Com a falta de chuvas neste ano, a lagoa de Sobradinho tornou-se a caixa
d’água do Velho Chico. Segundo o assessor da presidência da Chesf, João
Paulo Maranhão, a vazão natural do rio hoje está em 700 milímetros e outros
300 estão sendo liberados em Sobradinho, chegando à foz do São Francisco em
torno de 1.000 milímetros. Ainda assim, é menos da metade do volume normal
desta época do ano. “Estamos colocando cada vez mais água no rio”, garante
Maranhão.
Para compensar essa liberação, a partir de novembro, a lagoa de Sobradinho
vai começar a reter água para voltar ao seu volume normal – hoje está em 25%
de sua capacidade. “Certamente, não virá uma cheia normal”, alerta Maranhão.
A Chesf afirma que desde 1976, com a construção da barragem de Sobradinho,
tenta convocar a sociedade para uma discussão sobre o destino do São
Francisco. Segundo o assessor, sem isso, nunca se saberá o que se quer do
Velho Chico. E a Chesf será sempre a culpada por tudo.

Pão de Açúcar, quase carioca
PÃO DE AÇÚCAR – De um lado, o Cristo Redentor no alto do morro. Do outro,
Niterói. Os alagoanos de Pão de Açúcar gostam de brincar que são cariocas.

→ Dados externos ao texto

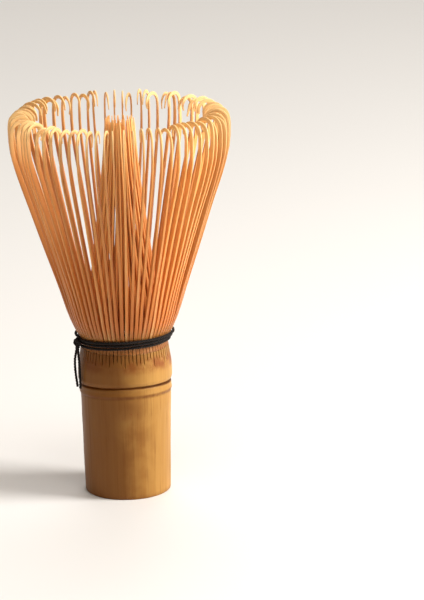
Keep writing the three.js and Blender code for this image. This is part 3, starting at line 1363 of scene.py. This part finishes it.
@dataclass
class PliedThread:
    """A length of twisted thread: plies laid round each other, then bent along a line.

    Sizes are in millimetres. The pitch is the length of one twist.
    """

    radius: float = 0.40
    plies: int = 3
    ply_part: float = 0.54
    pitch: float = 2.1
    ply_sides: int = 7
    step: float = 0.30

    def straight(self, name: str, length: float) -> bpy.types.Object:
        """Lays the plies along X.

        Args:
            name: the thread's name.
            length: its length in millimetres.

        Returns:
            The straight thread.
        """
        ply = self.radius * self.ply_part
        offset = self.radius - ply
        Bench.clear()
        rounds = []
        for k in range(self.plies):
            turn = FULL_TURN * k / self.plies
            bpy.ops.mesh.primitive_circle_add(
                vertices=self.ply_sides, radius=ply * MM,
                location=(0.0, offset * math.cos(turn) * MM, offset * math.sin(turn) * MM),
                rotation=(0.0, math.pi / 2.0, 0.0))
            rounds.append(bpy.context.object)
        for part in rounds:
            Bench.settle(part)
        piece = Bench.join(rounds, name)
        screw = piece.modifiers.new("Lay", "SCREW")
        screw.axis = "X"
        screw.angle = FULL_TURN * length / self.pitch
        screw.screw_offset = length * MM
        screw.steps = max(int(length / self.step), 6)
        screw.render_steps = screw.steps
        screw.use_merge_vertices = False
        Bench.apply(piece)
        with Bench.editing(piece, "EDGE") as mesh:
            Bench.pick(mesh, "edges", lambda edge: edge.is_boundary)
            bpy.ops.mesh.fill_holes(sides=0)
        Bench.close_up(piece, 1e-8)
        return piece

    def along(self, name: str, points: Sequence[Vector]) -> bpy.types.Object:
        """Lays the thread along a line.

        Args:
            name: the thread's name.
            points: the line, in metres.

        Returns:
            The thread.
        """
        length = sum((b - a).length for a, b in zip(points, points[1:])) / MM
        piece = self.straight(name, length)
        Path(f"{name}_line", points, smooth=False).bend(piece)
        Bench.smooth(piece, 60.0)
        return piece


@dataclass
class Binding:
    """The black thread: laid between the rings, wound round the roots, knotted and cut.

    Sizes are in millimetres. The waist and the top are those of the outer roots.
    """

    turns: int = 3
    turn_steps: int = 66
    thread: PliedThread = field(default_factory=PliedThread)
    seed: int = 7
    waist_z: float = 43.4
    waist_radius: float = 11.7
    top_z: float = 46.0
    top_radius: float = 13.25
    least_flare: float = 0.14
    clearance: float = 0.62
    slant: tuple[float, float] = (0.4, 0.75)
    waves: int = 12
    unrest: float = 0.05
    unrest_part: float = 0.35
    weave_steps: int = TINES * 6
    weave_out: float = 0.10
    weave_up: float = 0.16
    knot_strand: PliedThread = field(default_factory=lambda: PliedThread(radius=0.50))
    knot_size: Triple = (0.42, 0.40, 0.50)
    knot_inset: float = 1.15
    knot_drop: float = 1.25
    knot_steps: int = 60
    tail_strand: PliedThread = field(default_factory=lambda: PliedThread(radius=0.38, pitch=2.4))
    tail_spread: float = 1.15
    tail_inset: float = 0.55
    tail_lie: float = -0.25
    tail_over: float = 0.35
    tail_under: float = 0.5
    tail_steps: int = 30

    @property
    def azimuth(self) -> float:
        """Where the knot sits, from the frame."""
        low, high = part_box("thread_knot")
        return math.atan2(low[1] + high[1], low[0] + high[0])

    def wind(self) -> bpy.types.Object:
        """The turns round the outer roots, climbing their flare.

        Returns:
            The wound thread.
        """
        luck = random.Random(self.seed)
        low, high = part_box("binding_thread")
        start = low[2] / MM + self.thread.radius
        end = high[2] / MM - self.thread.radius
        steps = self.turn_steps * self.turns
        points = []
        unrest = [luck.gauss(0.0, self.unrest) for _ in range(self.waves)]
        for k in range(steps + 1):
            t = k / steps
            turn = self.azimuth + FULL_TURN * self.turns * t
            z = mix(start, end, t)
            z += self.slant[0] * math.cos(turn)
            z -= self.slant[1] * (1.0 + math.sin(turn))
            flare = max((z - self.waist_z) / (self.top_z - self.waist_z), self.least_flare)
            face = mix(self.waist_radius, self.top_radius, flare)
            wobble = sum(part * math.sin((n + 2) * turn + 5.0 * n) for n, part in enumerate(unrest))
            wobble *= self.unrest_part
            points.append(round_the_culm(face + self.clearance + 0.5 * wobble, turn, z + wobble))
        return self.thread.along("binding_thread_turns", points)

    def weave(self) -> bpy.types.Object:
        """The thread between the rings, waving a little up and out at every second tine.

        Returns:
            The woven thread.
        """
        low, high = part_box("weaving_thread")
        height = (low[2] + high[2]) / 2.0 / MM
        radius = high[0] / MM - self.thread.radius
        points = []
        for k in range(self.weave_steps + 1):
            turn = FULL_TURN * k / self.weave_steps
            wave = math.sin(TINES / 2.0 * turn)
            points.append(round_the_culm(radius + self.weave_out * wave, turn, height + self.weave_up * wave))
        return self.thread.along("weaving_thread_round", points)

    def beside(self, side: float, radius: float, height: float) -> Vector:
        """A place near the knot.

        Args:
            side: how far to the side, in millimetres.
            radius: how far from the axis, in millimetres.
            height: how high, in millimetres.

        Returns:
            The place, in metres.
        """
        out = Vector((math.cos(self.azimuth), math.sin(self.azimuth), 0.0))
        across = Vector((-math.sin(self.azimuth), math.cos(self.azimuth), 0.0))
        return (out * radius + across * side + Vector((0.0, 0.0, height))) * MM

    def knot(self) -> bpy.types.Object:
        """An overhand knot pulled tight.

        Returns:
            The knot.
        """
        centre = middle_of("thread_knot")
        radius = from_axis(centre) / MM - self.knot_inset
        height = centre.z / MM - self.knot_drop
        points = []
        for k in range(self.knot_steps + 1):
            t = FULL_TURN * k / self.knot_steps
            side = self.knot_size[0] * (math.sin(t) + 2.0 * math.sin(2.0 * t))
            out = -self.knot_size[1] * math.sin(3.0 * t)
            tall = self.knot_size[2] * (math.cos(t) - 2.0 * math.cos(2.0 * t))
            points.append(self.beside(side, radius + out, height + tall))
        return self.knot_strand.along("thread_knot_loops", points)

    def tail(self, node: str, side: float, bow: float) -> bpy.types.Object:
        """One cut end of the thread, hanging from the knot.

        Args:
            node: the frame's node for this end.
            side: which side of the knot it hangs on, -1 or 1.
            bow: how far it bows out, in millimetres.

        Returns:
            The thread's end.
        """
        low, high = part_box(node)
        top, end = high[2] / MM - self.knot_drop, low[2] / MM - self.tail_under
        radius = middle_of(node).xy.length / MM - self.tail_inset + self.tail_lie
        reach = self.tail_spread * side
        points = []
        for k in range(self.tail_steps + 1):
            t = k / self.tail_steps
            out = radius + bow * math.sin(math.pi * t ** 0.8) + 0.1 * math.sin(5.0 * t + side)
            across = reach * (0.45 + 0.55 * smooth_step(0.0, 0.35, t)) + 0.12 * math.sin(4.0 * t * side)
            points.append(self.beside(across, out, mix(top + self.tail_over, end, t)))
        return self.tail_strand.along(f"{node}_strand", points)

    def build(self, finish: bpy.types.Material) -> list[bpy.types.Object]:
        """Makes and dresses the thread.

        Args:
            finish: the thread's material.

        Returns:
            The thread's pieces.
        """
        pieces = {
            "binding_thread": self.wind(),
            "weaving_thread": self.weave(),
            "thread_knot": self.knot(),
            "thread_tail_left": self.tail("thread_tail_left", -1.0, 0.35),
            "thread_tail_right": self.tail("thread_tail_right", 1.0, 0.12),
        }
        for node, piece in pieces.items():
            Bench.dress(piece, finish)
            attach(piece, "handle")
            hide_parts(node)
        return list(pieces.values())


# ---- the studio -----------------------------------------------------------------------


@dataclass(frozen=True)
class SoftLight:
    """One soft light: its direction in degrees, distance and size in metres, power and colour."""

    name: str
    azimuth: float
    elevation: float
    distance: float
    size: float
    power: float
    colour: Colour

    def build(self, target: Vector) -> None:
        """Sets the light up.

        Args:
            target: what it points at.
        """
        turn, lift = math.radians(self.azimuth), math.radians(self.elevation)
        away = Vector((math.sin(turn) * math.cos(lift), -math.cos(turn) * math.cos(lift), math.sin(lift)))
        data = bpy.data.lights.new(self.name, "AREA")
        data.shape = "DISK"
        data.size = self.size
        data.energy = self.power
        data.color = self.colour
        lamp = bpy.data.objects.new(self.name, data)
        lamp.location = target + away * self.distance
        lamp.rotation_euler = (-away).to_track_quat("-Z", "Y").to_euler()
        bpy.context.collection.objects.link(lamp)


@dataclass
class Studio:
    """The floor, the lights and the camera, in metres and degrees. The lens is in millimetres."""

    distance: float = 0.8689
    height: float = 0.2895
    yaw: float = 1.611
    pitch: float = 15.189
    roll: float = -1.108
    lens: float = 195.75
    sensor: float = 36.0
    sight: tuple[float, float] = (0.01, 50.0)
    floor_size: float = 6.0
    target_z: float = 0.055
    room_colour: Colour = (1.0, 0.86, 0.70)
    room_light: float = 0.20
    lights: tuple[SoftLight, ...] = (
        SoftLight("Key", 78.0, 27.0, 0.80, 0.36, 8.6, (1.0, 0.97, 0.93)),
        SoftLight("Top", 20.0, 70.0, 1.3, 0.7, 5.5, (1.0, 0.96, 0.90)),
        SoftLight("Back", 175.0, 52.0, 1.6, 1.0, 8.0, (1.0, 0.98, 0.96)),
    )

    def camera(self) -> None:
        """Stands the camera where the whisk is seen from a little above."""
        yaw, pitch, roll = (math.radians(part) for part in (self.yaw, self.pitch, self.roll))
        level = math.cos(pitch)
        ahead = Vector((math.sin(yaw) * level, math.cos(yaw) * level, -math.sin(pitch)))
        right = Vector((math.cos(yaw), -math.sin(yaw), 0.0))
        above = right.cross(ahead)
        turned_right = right * math.cos(roll) + above * math.sin(roll)
        turned_up = above * math.cos(roll) - right * math.sin(roll)
        data = bpy.data.cameras.new("Camera")
        data.sensor_fit = "VERTICAL"
        data.sensor_height = self.sensor
        data.lens = self.lens
        data.clip_start, data.clip_end = self.sight
        camera = bpy.data.objects.new("Camera", data)
        frame_axes = Matrix((turned_right, turned_up, -ahead)).transposed().to_4x4()
        camera.matrix_world = Matrix.Translation((0.0, -self.distance, self.height)) @ frame_axes
        bpy.context.collection.objects.link(camera)
        bpy.context.scene.camera = camera

    def floor(self) -> None:
        """Lays the pale floor."""
        Bench.clear()
        bpy.ops.mesh.primitive_plane_add(size=self.floor_size, location=(0.0, 0.0, 0.0))
        floor = bpy.context.object
        floor.name = "floor"
        floor.data.materials.append(PaleFloorFinish().build())

    def surroundings(self) -> None:
        """Fills the room with even pale light."""
        world = bpy.data.worlds.new("Room")
        world.use_nodes = True
        background = world.node_tree.nodes["Background"]
        background.inputs["Color"].default_value = (*self.room_colour, 1.0)
        background.inputs["Strength"].default_value = self.room_light
        bpy.context.scene.world = world

    def build(self) -> None:
        """Sets up the whole studio."""
        self.camera()
        self.floor()
        self.surroundings()
        target = Vector((0.0, 0.0, self.target_z))
        for light in self.lights:
            light.build(target)
        bpy.context.scene.view_settings.view_transform = "Standard"


# ---- all of it ------------------------------------------------------------------------


def main() -> None:
    """Builds the whisk piece by piece and reports each one."""
    logging.basicConfig(level=logging.INFO, format="%(name)s: %(message)s")
    Studio().build()
    finishes = Finishes()
    culm = Culm().build(finishes)
    LOG.info("culm: %d faces", len(culm.data.polygons))
    outer_strip = Strip(
        "outer_strip", length=72.45, thick_root=1.0, thick_tip=0.30,
        widths=((0.0, 0.77), (0.07, 0.84), (0.42, 1.20), (0.70, 1.32), (0.84, 1.12), (1.0, 0.84)))
    inner_strip = Strip(
        "inner_strip", length=62.3, thick_root=0.62, thick_tip=0.30, curl_steps=6, edge=0.07,
        widths=((0.0, 0.60), (0.25, 0.64), (0.5, 0.72), (0.8, 0.58), (1.0, 0.40)))
    core_strip = Strip(
        "core_strip", length=61.3, thick_root=0.62, thick_tip=0.26, curl_steps=6, edge=0.07,
        widths=((0.0, 0.60), (0.25, 0.62), (0.5, 0.68), (0.8, 0.46), (1.0, 0.30)))
    around = (inner_strip, InnerCourse(gather=4.9, end=(3.5, 105.2)))
    between = (core_strip, InnerCourse(gather=3.4, end=(2.4, 104.4)))
    core = (core_strip, InnerCourse(gather=2.2, end=(1.1, 103.8)))
    outer = TineRing(Ring.OUTER, ((outer_strip, OuterCourse()),) * TINES_PER_SEGMENT, seed=21)
    inner = TineRing(Ring.INNER, (core, around, between, around), seed=34, stagger=0.25)
    pieces = outer.build(finishes.outer) + inner.build(finishes.inner) + Binding().build(finishes.thread)
    for piece in pieces:
        LOG.info("%s: %d faces", piece.name, len(piece.data.polygons))


if __name__ == "__main__":
    main()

Comunidades vizinhas recebem nomes conhecidos do Estado fluminense: Niterói,
Bonsucesso e Jacarezinho.
Hoje, essas coincidências não rendem benefícios como gostariam os alagoanos
do município. O turismo na “praia” do São Francisco vem caindo com a
diminuição do nível do rio e o aumento das algas nas suas margens.
“Este ano, está muito pior por causa do racionamento de energia”, diz o
prefeito da cidade, Jorge Dantas. As cheias no Baixo São Francisco ocorrem
entre novembro e março. Julho, naturalmente, seria um mês com menos água. O
problema é que ninguém esperava que fosse tão pouca assim.